Креативные дизайнеры продемонстрировали эскизы велосипедных парковок, попутно рассказав о сложностях их проектирования. Далее последовал резонный вопрос «Зачем?». Почему именно велосипед – не трактор, не мопед, не квадроцикл и не снегоход? Обнаружилась любопытная (хотя и предсказуемая) закономерность: чем сильнее инкорпорирован говорящий в реализацию принятого на определенном языке решения, чем он сильнее зависим от этого языка, тем больше вопросов остаются для него в зоне невопрошаемого, самоочевидного, аксиоматически данного. Язык блокирует сомнение в аксиомах. «Велосипед – это хорошо». Дальше только стратегия развития – программа реализации – проект со сметой.
По счастью, в числе экспертов оказался Михаил Блинкин из НИУ-ВШЭ. Он напомнил собравшимся о необходимости поднять уровень жизнепригодности городской среды, упомянул международные инициативы в этом направлении, процитировал недавний перевод книги Вукана Вучика, убедительно связал велосипедизацию с комфортом и качеством городской жизни, осторожно разбудил экологическое сознание дремавших слушателей (меньше автомобильных поездок – меньше загрязнения), аккуратно использовал риторику экономики общественного блага… Одним словом, произвел операцию экспликации аксиом – «объяснил» людям, реализующим политическое решение, на каком языке оно было принято, проговорив вещи как бы само собой разумеющиеся. После чего собравшимся оставалось только обсуждать как именно лучше всего велосипедизировать Москву, чтобы спасти ее от пробок, экологической катастрофы, перенаселения и социального расслоения.
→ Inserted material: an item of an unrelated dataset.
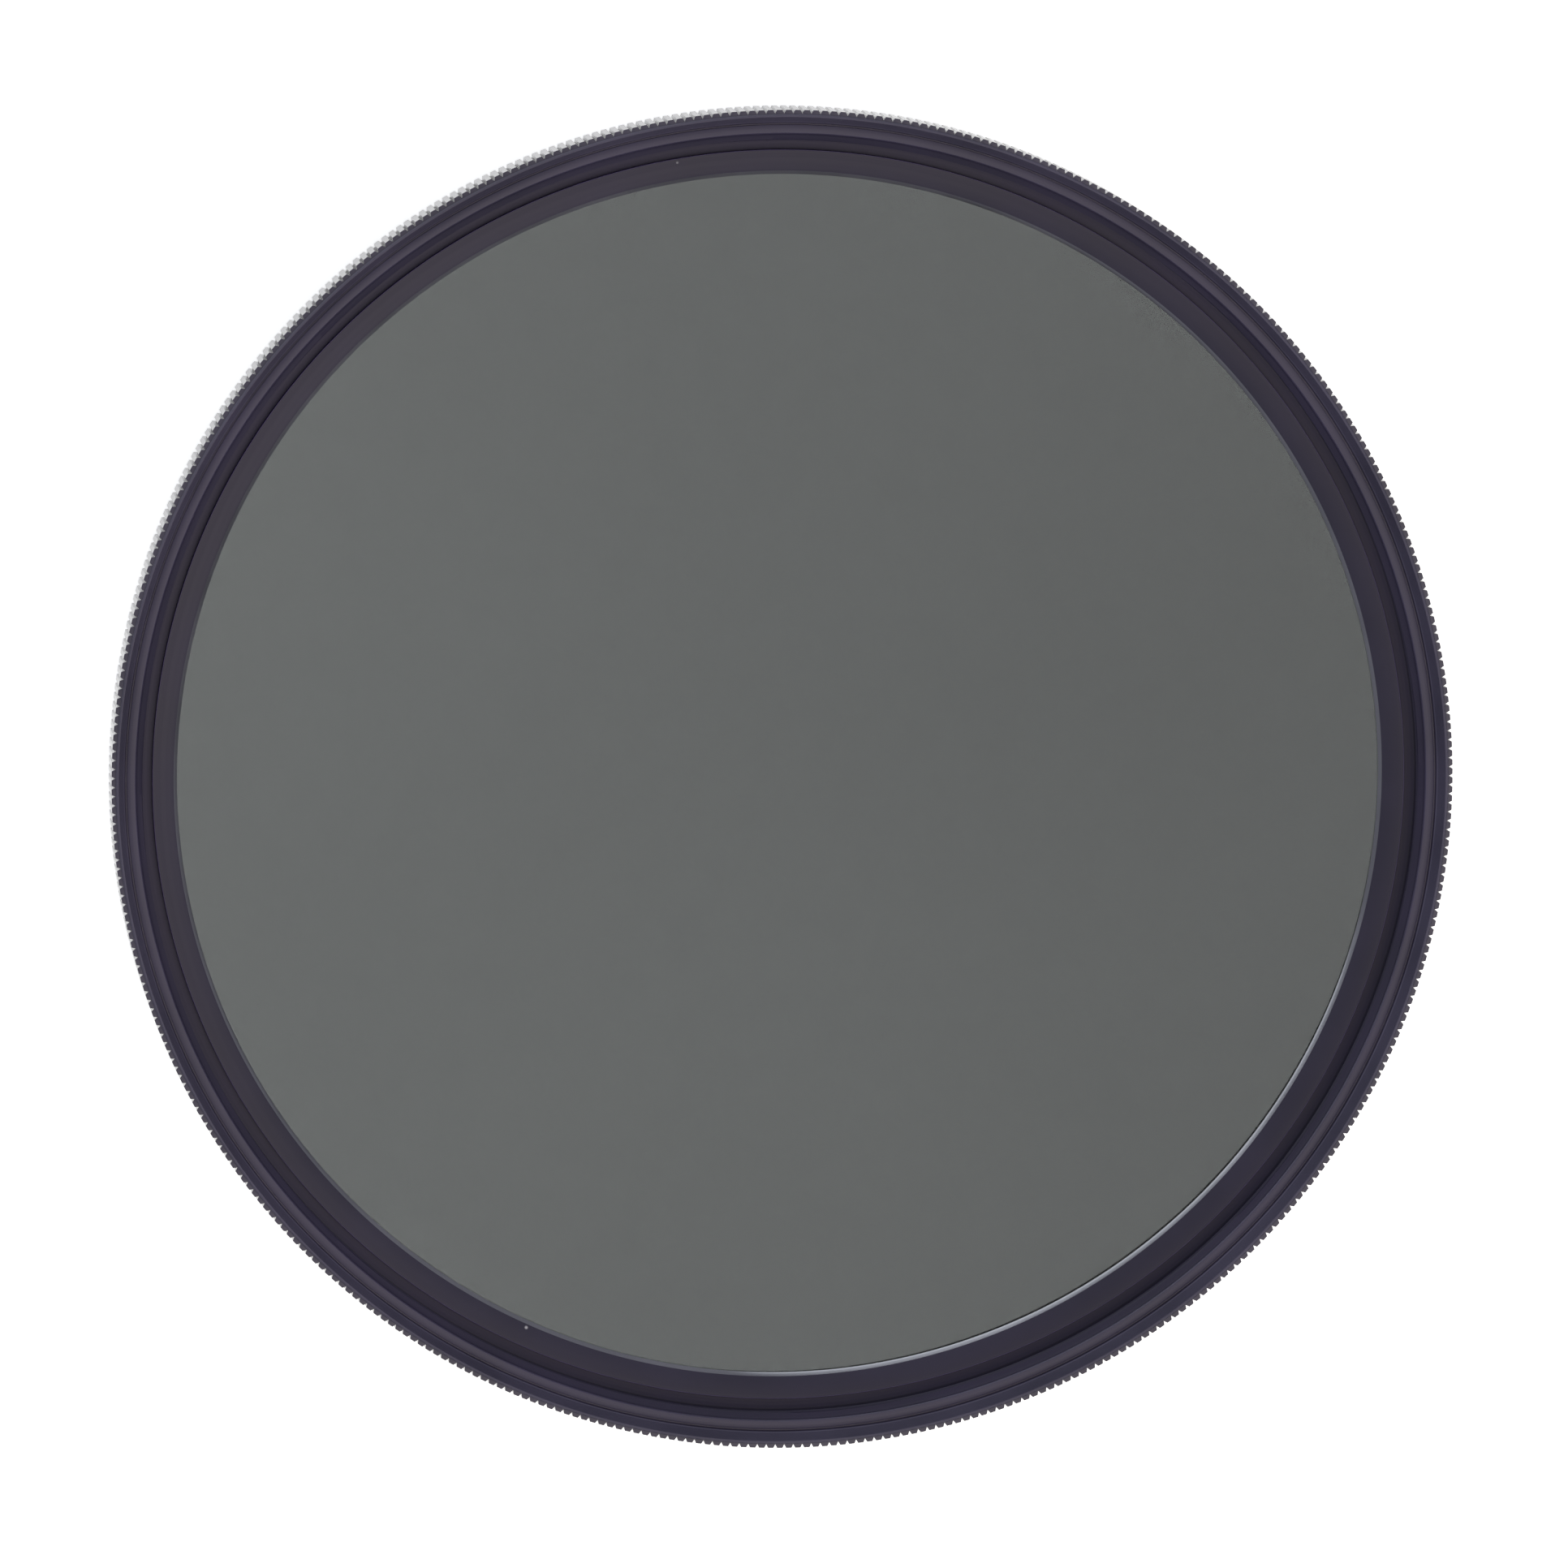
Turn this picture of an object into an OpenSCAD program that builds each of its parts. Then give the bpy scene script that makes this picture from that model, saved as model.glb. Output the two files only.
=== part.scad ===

Вероятно, так и рождаются большие урбанистические пиджины – гибридные языки (хипстерско-модернистские, хипстерско-левацкие etc.).
Продолжая искать (и успешно находить) столкновения интересов за завесой слов, мы не вполне отдаем себе отчет, в какой степени политические машины являются не более чем языковыми машинами объяснения, обоснования и экспликации. В этом они мало чем отличаются от наших собственных «машин познания».